Where It Sits in the Lineup
At $34.99 for a 750ml bottle, Black Cask slots in above Johnnie Walker Red Label, which typically runs under $25, and lands right alongside Black Label, which generally retails somewhere between $30 and $40 depending on the retailer. That pricing puts it in accessible territory for someone who's already comfortable spending mid-shelf money on a spirit, while keeping it just approachable enough to work as an entry point for someone who's curious but not yet committed.
Unlike some limited releases and special editions that have come and gone from the Johnnie Walker portfolio, Black Cask is being designated as a permanent addition to the lineup. That's a meaningful commitment. It signals that Diageo sees this not as a one-time promotional push but as a long-term play to build a distinct audience for this style of Scotch in the American market.
The national rollout will be supported by a wide campaign that includes digital and social storytelling, immersive sampling events, tasting experiences, and educational programming led by Dr. Emma Walker herself.
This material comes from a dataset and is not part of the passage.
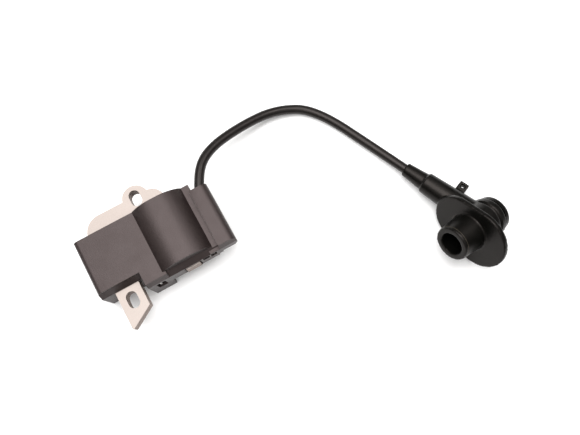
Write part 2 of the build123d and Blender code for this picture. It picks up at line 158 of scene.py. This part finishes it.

A multi-market tour is planned across Texas, California, Florida, New York, and New Jersey — all states with large whiskey-drinking populations and diverse consumer bases that give the brand the best chance of reaching both loyal Scotch drinkers and the bourbon converts it's trying to attract.
The Long Game
Whether Black Cask succeeds depends on a few things that can't be known yet. Winning over bourbon drinkers with a sweeter, barrel-forward Scotch is one challenge. Keeping Johnnie Walker's existing fan base confident that the brand isn't drifting from what made it great is another. Those two goals aren't necessarily in conflict, but they require careful handling.
What's clear is that Johnnie Walker is betting on the idea that the line between Scotch and bourbon doesn't have to be as rigid as it's traditionally been treated. Drinkers who've spent years with a glass of bourbon in hand aren't all that different from drinkers who've spent the same time reaching for Scotch — they both want something that tastes good, rewards attention, and holds up whether they're sipping it alone or mixing it into something worth building a drink around.
Black Cask is an attempt to stand in the middle of that divide and offer something that works on both sides of it. It's a sensible idea, executed by people who clearly know what they're doing with whisky. Whether the timing is right, whether the market is ready, and whether the product can deliver on its promise are questions that will get answered one bottle at a time over the next few years.
For now, it's on the shelf, it's $35, and it's from one of the most established names in the business. That's not a bad starting point.